All four Blanche White novels are gems, and together in this collection are a price steal as well. Long may Barbara Neely live in our memories, because sadly she isn’t around to write any more of these books.
Keeping with the tone and style of the first Blanche novel, all four are equal parts cozy mystery and social commentary.
Book one, Blanche on the Lam, finds our protagonist at a temp placement in her small North Carolina hometown. She’s everything but the gardener at a wealthy, white family’s summer house. A new will has people close to the family dying in “accidents,” an elderly Auntie ready to run, and Blanche fearing for her life. Notable for its intellectually disabled character, Mumsfield, this book’s social commentary covers men/relationships, how the intellectually disabled are perceived/treated, undue deference by blacks to whites (Darkie’s Disease), color bias in the criminal justice system, and more.
Book two, Blanche Among the Talented Tenth, puts Blanche and her sister’s children (who she’s raising) on vacation at an exclusive, all-black resort in Maine. The accidental (?) death of the resort’s gossip monger is followed by the suicide of another member and the gyrations of cover up. Blanche is drawn into layers of expectations, secret-keeping, and domestic tragedies among a high-dollar set so interwoven over generations as to be almost incestuous. Book two’s social commentary covers biases about skin color/race markers which pervade even the black community (color struckness), biases against those in service (customer or domestic), owning your place in the world, and how easily attitudes rub off on children.

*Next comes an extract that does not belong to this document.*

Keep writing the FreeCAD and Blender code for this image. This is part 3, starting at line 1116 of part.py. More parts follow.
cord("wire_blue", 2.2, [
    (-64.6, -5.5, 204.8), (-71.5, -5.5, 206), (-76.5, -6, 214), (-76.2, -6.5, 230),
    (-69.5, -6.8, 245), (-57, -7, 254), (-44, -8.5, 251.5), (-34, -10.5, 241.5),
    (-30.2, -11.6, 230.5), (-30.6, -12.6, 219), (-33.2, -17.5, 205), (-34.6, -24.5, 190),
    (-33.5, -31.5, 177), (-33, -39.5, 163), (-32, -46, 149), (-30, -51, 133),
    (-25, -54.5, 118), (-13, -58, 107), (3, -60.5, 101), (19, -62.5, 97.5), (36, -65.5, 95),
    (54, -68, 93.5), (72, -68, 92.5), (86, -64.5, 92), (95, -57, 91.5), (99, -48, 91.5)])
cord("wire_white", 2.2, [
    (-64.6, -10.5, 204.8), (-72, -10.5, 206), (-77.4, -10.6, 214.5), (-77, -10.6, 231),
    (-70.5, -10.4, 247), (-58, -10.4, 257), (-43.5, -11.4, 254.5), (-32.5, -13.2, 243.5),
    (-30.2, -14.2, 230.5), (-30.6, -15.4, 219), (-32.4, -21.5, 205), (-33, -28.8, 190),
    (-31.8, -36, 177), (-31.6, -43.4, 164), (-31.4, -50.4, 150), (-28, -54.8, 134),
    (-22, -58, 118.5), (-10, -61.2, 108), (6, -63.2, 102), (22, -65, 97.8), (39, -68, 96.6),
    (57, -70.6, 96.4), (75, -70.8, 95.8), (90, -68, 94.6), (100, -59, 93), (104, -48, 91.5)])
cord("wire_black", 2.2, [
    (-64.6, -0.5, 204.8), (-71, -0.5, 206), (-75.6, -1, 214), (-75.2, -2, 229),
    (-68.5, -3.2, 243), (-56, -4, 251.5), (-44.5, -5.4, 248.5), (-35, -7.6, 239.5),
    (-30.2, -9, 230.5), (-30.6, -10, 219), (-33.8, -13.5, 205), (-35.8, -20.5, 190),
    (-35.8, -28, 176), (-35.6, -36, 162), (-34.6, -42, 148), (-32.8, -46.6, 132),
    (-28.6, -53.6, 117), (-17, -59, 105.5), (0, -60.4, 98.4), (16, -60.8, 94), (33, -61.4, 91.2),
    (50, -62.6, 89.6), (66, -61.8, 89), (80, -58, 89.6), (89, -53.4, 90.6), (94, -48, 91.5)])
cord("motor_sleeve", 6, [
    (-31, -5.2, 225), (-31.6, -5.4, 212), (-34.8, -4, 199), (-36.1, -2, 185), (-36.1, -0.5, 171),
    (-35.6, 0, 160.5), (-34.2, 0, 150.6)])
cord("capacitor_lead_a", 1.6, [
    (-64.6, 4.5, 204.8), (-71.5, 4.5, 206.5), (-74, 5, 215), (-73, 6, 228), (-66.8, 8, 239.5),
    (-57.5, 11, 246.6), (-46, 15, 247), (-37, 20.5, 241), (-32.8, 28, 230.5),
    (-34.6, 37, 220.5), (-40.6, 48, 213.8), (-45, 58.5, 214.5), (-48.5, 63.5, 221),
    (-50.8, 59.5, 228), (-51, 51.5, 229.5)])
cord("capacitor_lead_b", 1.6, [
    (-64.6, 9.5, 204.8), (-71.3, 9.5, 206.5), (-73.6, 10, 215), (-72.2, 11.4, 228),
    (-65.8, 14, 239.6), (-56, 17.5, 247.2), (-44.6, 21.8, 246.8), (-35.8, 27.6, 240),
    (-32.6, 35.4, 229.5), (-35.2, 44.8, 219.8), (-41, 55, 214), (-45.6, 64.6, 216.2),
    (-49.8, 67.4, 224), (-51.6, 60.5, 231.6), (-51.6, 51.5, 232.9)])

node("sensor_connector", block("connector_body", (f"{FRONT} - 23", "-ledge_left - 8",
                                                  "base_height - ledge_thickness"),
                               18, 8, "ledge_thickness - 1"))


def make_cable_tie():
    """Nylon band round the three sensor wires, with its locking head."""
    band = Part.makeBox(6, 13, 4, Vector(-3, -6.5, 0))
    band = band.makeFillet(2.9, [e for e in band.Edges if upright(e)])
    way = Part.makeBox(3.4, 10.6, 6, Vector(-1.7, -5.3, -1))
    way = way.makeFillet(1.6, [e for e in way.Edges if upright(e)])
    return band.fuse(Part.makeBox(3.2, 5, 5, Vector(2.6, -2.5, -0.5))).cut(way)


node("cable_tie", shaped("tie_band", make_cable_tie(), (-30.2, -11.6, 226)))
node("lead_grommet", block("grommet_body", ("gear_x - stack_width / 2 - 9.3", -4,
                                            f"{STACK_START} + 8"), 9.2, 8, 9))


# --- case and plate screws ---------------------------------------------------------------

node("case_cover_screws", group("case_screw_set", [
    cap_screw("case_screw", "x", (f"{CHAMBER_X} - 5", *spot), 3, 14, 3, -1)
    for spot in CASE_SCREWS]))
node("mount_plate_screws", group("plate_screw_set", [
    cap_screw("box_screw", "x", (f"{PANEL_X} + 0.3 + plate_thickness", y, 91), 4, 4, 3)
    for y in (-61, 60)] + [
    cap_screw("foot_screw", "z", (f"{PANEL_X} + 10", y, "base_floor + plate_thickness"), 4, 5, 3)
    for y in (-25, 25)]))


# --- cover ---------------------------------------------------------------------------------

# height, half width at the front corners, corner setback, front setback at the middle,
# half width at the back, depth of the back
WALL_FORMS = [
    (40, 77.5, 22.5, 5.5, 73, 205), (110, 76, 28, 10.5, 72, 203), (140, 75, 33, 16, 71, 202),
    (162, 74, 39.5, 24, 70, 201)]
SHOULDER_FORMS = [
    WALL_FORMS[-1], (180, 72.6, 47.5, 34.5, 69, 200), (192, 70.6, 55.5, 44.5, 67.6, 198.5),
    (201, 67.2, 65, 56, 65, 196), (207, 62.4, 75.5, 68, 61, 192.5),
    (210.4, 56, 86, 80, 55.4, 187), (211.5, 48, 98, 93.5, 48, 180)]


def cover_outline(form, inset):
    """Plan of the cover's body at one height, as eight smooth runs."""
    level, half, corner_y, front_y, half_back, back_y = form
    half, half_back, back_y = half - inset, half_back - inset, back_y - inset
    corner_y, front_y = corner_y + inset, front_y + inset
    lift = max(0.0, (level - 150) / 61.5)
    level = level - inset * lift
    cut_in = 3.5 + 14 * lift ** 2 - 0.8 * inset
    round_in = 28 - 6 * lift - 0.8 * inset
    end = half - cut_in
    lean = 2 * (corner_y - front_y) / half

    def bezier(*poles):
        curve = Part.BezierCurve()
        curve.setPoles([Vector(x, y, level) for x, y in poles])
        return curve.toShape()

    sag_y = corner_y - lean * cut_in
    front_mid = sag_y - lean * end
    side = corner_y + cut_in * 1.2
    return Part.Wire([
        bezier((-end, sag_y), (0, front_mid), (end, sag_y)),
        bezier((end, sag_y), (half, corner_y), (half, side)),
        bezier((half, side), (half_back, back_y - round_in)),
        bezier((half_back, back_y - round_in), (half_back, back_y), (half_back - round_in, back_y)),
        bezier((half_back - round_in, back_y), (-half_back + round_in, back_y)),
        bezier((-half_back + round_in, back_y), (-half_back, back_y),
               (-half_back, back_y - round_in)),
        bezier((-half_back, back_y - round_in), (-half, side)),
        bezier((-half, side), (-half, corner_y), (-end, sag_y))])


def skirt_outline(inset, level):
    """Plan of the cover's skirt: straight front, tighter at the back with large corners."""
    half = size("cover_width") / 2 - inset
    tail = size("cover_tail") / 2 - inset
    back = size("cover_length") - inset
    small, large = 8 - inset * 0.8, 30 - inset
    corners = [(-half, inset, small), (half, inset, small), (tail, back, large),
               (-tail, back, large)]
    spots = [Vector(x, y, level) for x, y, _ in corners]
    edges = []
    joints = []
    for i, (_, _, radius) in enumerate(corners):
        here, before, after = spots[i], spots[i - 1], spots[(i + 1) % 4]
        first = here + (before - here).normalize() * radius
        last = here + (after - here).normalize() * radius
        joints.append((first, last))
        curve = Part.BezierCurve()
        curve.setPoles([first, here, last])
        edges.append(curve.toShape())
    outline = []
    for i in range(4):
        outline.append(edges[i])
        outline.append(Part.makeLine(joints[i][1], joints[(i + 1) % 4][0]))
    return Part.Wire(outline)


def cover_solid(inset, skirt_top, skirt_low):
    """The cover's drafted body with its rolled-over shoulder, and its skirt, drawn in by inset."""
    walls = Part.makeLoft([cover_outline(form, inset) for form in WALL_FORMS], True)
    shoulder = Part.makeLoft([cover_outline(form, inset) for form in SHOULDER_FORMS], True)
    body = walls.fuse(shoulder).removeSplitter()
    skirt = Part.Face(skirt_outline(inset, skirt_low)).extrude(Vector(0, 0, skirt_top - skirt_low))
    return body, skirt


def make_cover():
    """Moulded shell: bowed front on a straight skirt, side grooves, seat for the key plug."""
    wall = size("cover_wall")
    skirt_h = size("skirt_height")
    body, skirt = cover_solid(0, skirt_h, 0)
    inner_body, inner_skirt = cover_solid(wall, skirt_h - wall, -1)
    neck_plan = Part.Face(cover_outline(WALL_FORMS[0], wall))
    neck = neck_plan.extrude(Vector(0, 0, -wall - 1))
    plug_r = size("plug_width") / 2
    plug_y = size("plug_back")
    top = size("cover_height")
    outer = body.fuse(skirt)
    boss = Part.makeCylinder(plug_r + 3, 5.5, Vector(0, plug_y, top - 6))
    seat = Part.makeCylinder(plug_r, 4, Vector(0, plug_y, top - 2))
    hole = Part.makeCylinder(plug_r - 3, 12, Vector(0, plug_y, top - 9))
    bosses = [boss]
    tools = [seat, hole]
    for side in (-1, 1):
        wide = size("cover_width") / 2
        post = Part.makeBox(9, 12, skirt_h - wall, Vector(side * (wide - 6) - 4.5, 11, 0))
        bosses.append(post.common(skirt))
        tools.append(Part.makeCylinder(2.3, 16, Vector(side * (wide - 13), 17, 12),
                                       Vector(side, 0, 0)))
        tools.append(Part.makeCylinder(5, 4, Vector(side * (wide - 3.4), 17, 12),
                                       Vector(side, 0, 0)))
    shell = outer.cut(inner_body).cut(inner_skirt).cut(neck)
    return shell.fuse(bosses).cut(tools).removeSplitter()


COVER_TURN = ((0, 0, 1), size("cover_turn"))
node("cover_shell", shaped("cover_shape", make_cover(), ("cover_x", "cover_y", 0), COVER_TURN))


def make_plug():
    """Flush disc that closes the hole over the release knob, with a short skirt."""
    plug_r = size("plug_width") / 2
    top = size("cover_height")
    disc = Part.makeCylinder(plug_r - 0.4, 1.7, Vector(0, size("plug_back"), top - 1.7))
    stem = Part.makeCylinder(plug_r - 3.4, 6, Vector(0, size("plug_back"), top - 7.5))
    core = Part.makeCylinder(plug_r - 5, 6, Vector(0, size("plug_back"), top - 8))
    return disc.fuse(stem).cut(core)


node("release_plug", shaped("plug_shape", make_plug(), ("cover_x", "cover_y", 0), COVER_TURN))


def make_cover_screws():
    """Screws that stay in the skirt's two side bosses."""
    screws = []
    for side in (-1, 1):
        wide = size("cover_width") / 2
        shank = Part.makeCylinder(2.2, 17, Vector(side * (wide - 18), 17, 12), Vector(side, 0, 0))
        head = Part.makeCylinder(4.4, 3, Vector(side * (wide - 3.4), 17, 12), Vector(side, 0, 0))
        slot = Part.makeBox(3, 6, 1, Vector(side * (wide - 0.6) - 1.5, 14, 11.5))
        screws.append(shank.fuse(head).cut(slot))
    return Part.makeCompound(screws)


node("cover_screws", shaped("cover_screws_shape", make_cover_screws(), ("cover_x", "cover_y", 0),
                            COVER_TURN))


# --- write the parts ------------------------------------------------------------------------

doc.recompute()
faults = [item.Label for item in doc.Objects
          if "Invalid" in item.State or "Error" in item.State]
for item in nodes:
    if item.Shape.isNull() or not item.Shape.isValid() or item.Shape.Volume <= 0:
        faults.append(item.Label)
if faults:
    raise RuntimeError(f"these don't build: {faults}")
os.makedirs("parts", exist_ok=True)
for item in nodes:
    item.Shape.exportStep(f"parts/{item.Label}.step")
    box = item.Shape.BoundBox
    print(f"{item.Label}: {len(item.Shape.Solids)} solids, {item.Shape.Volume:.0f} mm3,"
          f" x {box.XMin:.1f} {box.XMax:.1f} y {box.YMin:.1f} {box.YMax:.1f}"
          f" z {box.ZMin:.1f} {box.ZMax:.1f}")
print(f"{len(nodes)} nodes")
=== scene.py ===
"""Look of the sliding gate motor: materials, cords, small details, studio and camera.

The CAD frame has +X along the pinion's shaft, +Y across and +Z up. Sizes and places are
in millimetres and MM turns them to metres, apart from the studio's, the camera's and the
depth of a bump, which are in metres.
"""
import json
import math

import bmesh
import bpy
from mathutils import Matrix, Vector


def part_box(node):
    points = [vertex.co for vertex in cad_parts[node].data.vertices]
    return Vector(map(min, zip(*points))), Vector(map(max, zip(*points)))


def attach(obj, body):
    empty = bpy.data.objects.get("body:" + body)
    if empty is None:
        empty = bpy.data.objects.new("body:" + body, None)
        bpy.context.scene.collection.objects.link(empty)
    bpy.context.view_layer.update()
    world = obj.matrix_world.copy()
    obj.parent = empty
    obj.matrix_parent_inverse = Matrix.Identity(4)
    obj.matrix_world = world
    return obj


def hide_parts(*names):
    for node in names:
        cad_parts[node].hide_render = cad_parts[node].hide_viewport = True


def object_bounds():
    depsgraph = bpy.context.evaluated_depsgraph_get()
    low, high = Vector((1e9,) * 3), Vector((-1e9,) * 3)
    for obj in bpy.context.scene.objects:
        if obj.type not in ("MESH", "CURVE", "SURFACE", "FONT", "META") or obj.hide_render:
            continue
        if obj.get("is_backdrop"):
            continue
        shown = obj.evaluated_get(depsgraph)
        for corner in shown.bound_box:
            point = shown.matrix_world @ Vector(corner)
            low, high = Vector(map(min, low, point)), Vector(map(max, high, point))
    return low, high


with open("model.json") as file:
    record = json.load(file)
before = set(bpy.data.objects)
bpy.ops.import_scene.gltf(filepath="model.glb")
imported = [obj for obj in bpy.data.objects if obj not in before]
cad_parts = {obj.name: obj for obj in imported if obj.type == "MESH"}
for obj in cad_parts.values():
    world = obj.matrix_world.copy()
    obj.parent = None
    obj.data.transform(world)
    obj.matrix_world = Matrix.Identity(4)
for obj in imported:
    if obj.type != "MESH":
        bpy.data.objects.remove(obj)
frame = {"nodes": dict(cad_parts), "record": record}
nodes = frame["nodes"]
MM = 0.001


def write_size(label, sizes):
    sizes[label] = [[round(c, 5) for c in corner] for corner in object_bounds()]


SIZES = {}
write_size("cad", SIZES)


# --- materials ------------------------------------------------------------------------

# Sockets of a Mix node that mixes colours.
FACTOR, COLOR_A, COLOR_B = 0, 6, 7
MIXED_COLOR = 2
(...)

Book three, Blanche Cleans Up, finds Blanche living in Boston and working another temp job for white folks – a man with political ambitions and his wife, who seems to have other plans, including locating their incommunicado adult son. The hired help range from almost family through wary to hired for shock value. When one (or more) incriminating items are taken from the house, Blanche gets the blame. The politician’s choice of fixer is an oily, black Reverend and his pair of bodyguard thugs. To get them off her tail and protect the kids she’s raising and a niece who’s visiting, Blanche has to figure out what’s missing and find it before anyone else does. This book is notable for featuring multiple LGBTQ+ characters and exquisitely – if briefly – drawn sex workers. Social commentary in this book runs the gamut from trophy wives through sexual kink to outright abuse, abortions (including Blanche’s own), and bias against young black men in America. It also covers the perils of being black and gay, black and fighting environmental injustice, and a black ex-con.
Book four, Blanche Passes Go, takes place ten years after the start of the series. Blanche is menopausal and test driving a catering partnership in her hometown. She encounters middle-aged versions of childhood friends and former lovers, her partner’s naked business ambitions, and a white former employer who raped her (David Palmer). Mumsfield is back also, and engaged to David’s sister. When Mumsfield’s family lawyer offers Blanche money to dig up dirt on the Palmers, Blanche jumps in with both feet. She gets answers and some measure of justice, but the book overall is bittersweet. Blanche is forced to drastically rethink a friendship, her perception of her mother, and her views of marriage (even as she finds a new beau). Book four’s social commentary covers sexual assault, domestic violence, the New South, and more.
Woven through all four books are Blanche’s takes on religion, extended and found family, and single motherhood with an eye toward making a life after kids, even while struggling to have a life with kids.
Are the novels perfect? No. Book two has more characters than the reader can easily keep track of, even with good tagging. The white male characters and the Rev in book three are drawn without redeeming qualities, making them barely two-dimensional. And book four is the flip side of YA, with the now-teen children Blanche agonized about in previous books shuffled off stage to remote summer jobs even before page 1.
These books were written before COVID, before President Obama, even before 9/11. In that span, everything has changed and yet nothing has changed. At one point, Blanche observes that forty years is the blink of an eye in race time. Read this collection and appreciate how (unfortunately) very true that is.